Jordan Cameron, Dolphins
Old Team: Browns
Fantasy Value: Way Up

Finally a tight end move I can get behind. Cameron gets out of the burning building that is Cleveland, and makes his way over to a very solid offense in Miami. He will be replacing Charles Clay, who finished as TE13 last season in PPR leagues in fantasy points per game. I am of the belief that Cameron is more talented than Clay, meaning that he could easily be a middle of the pack TE1 with upside for more. Brian Hartline is also gone from the Dolphins, so Cameron should have even more possession over the middle of the field targets. I’m buying here.

Charles Clay, Bills
Old Team: Dolphins
Fantasy Value: Down

The Bills paid top dollar for Clay this offseason (5 years, $38 million, $20 million guaranteed), but I’m not sure it is going to correlate to his fantasy value.

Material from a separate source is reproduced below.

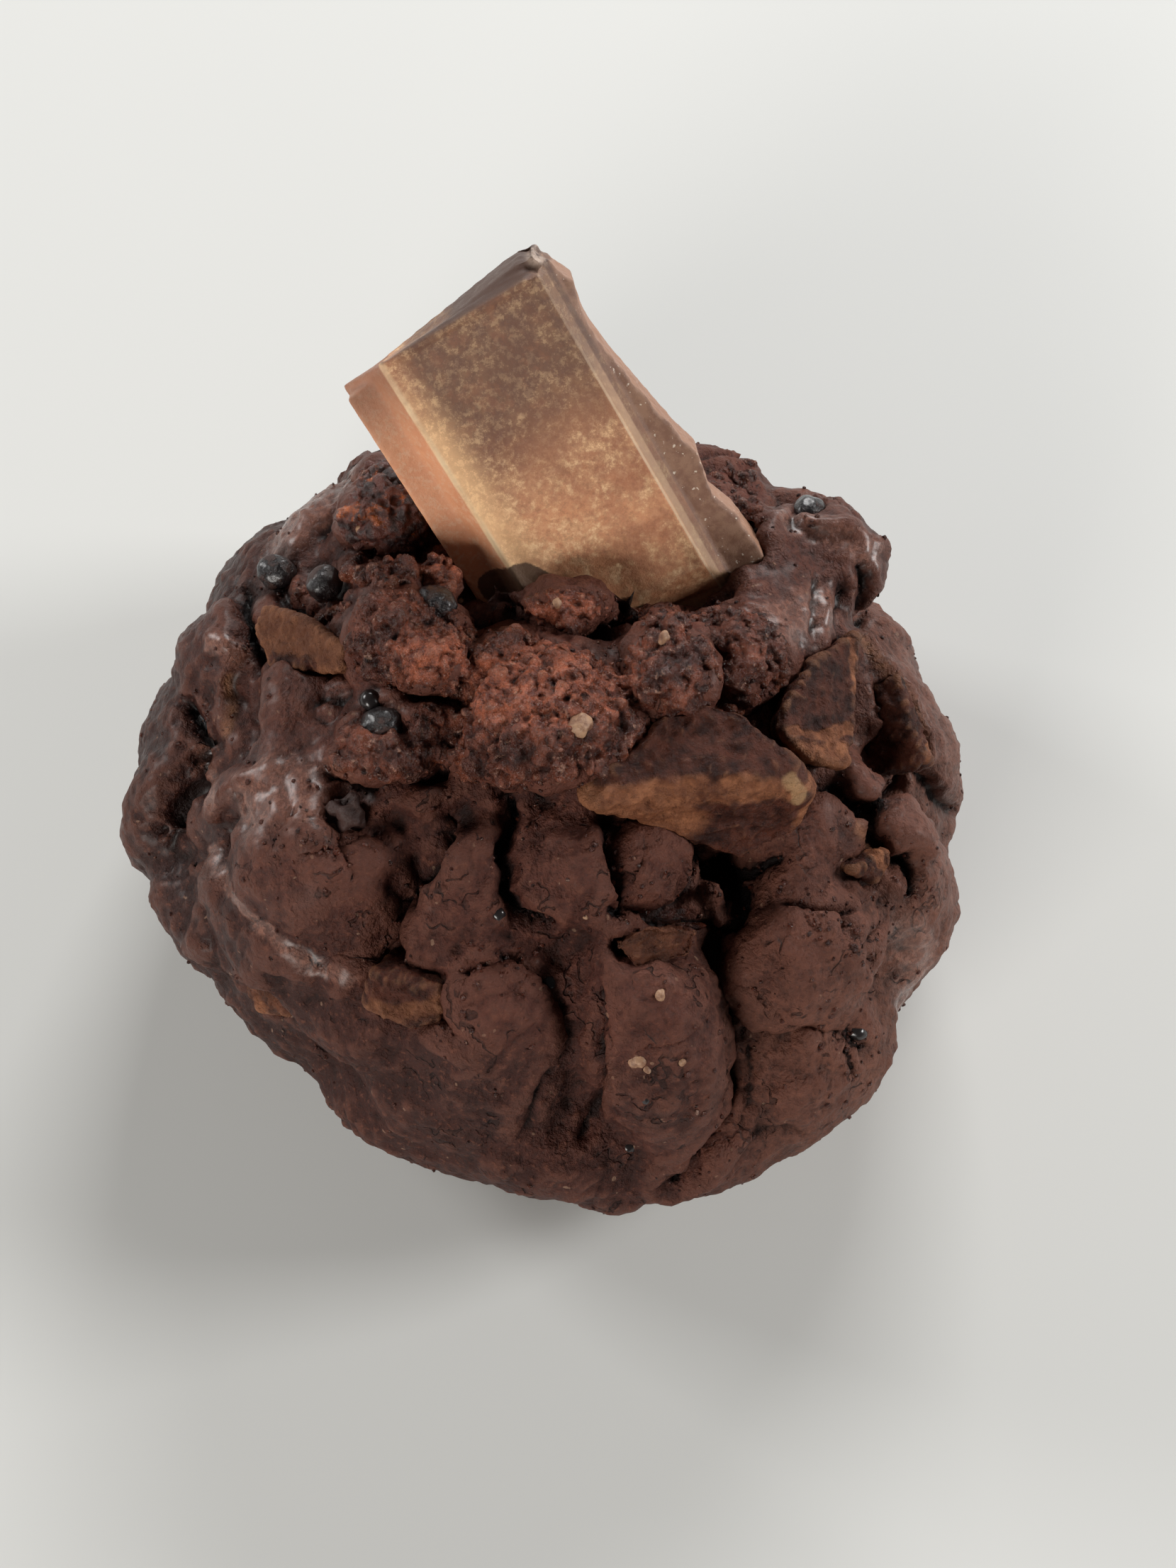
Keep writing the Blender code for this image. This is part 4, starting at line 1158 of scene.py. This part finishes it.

The Bills expect to be very run heavy, and Clay will have to compete for targets with both Sammy Watkins and Percy Harvin. It is hard to see his usage being anything to write home about, keeping Clay at the TE2 level.

Owen Daniels, Broncos
Old Team: Ravens
Fantasy Value: Way Up

Daniels follows offensive coordinator Gary Kubiak to Denver, where he will get the chance to replace Julius Thomas in Peyton Manning’s offense. The veteran did very well last year on limited targets from an average quarterback in Joe Flacco, and should at least see a touchdown spike with the Broncos. I can easily envision Daniels being the kind of player that is overdrafted, but he will definitely have stable value this season, something that could not have been said in 2014.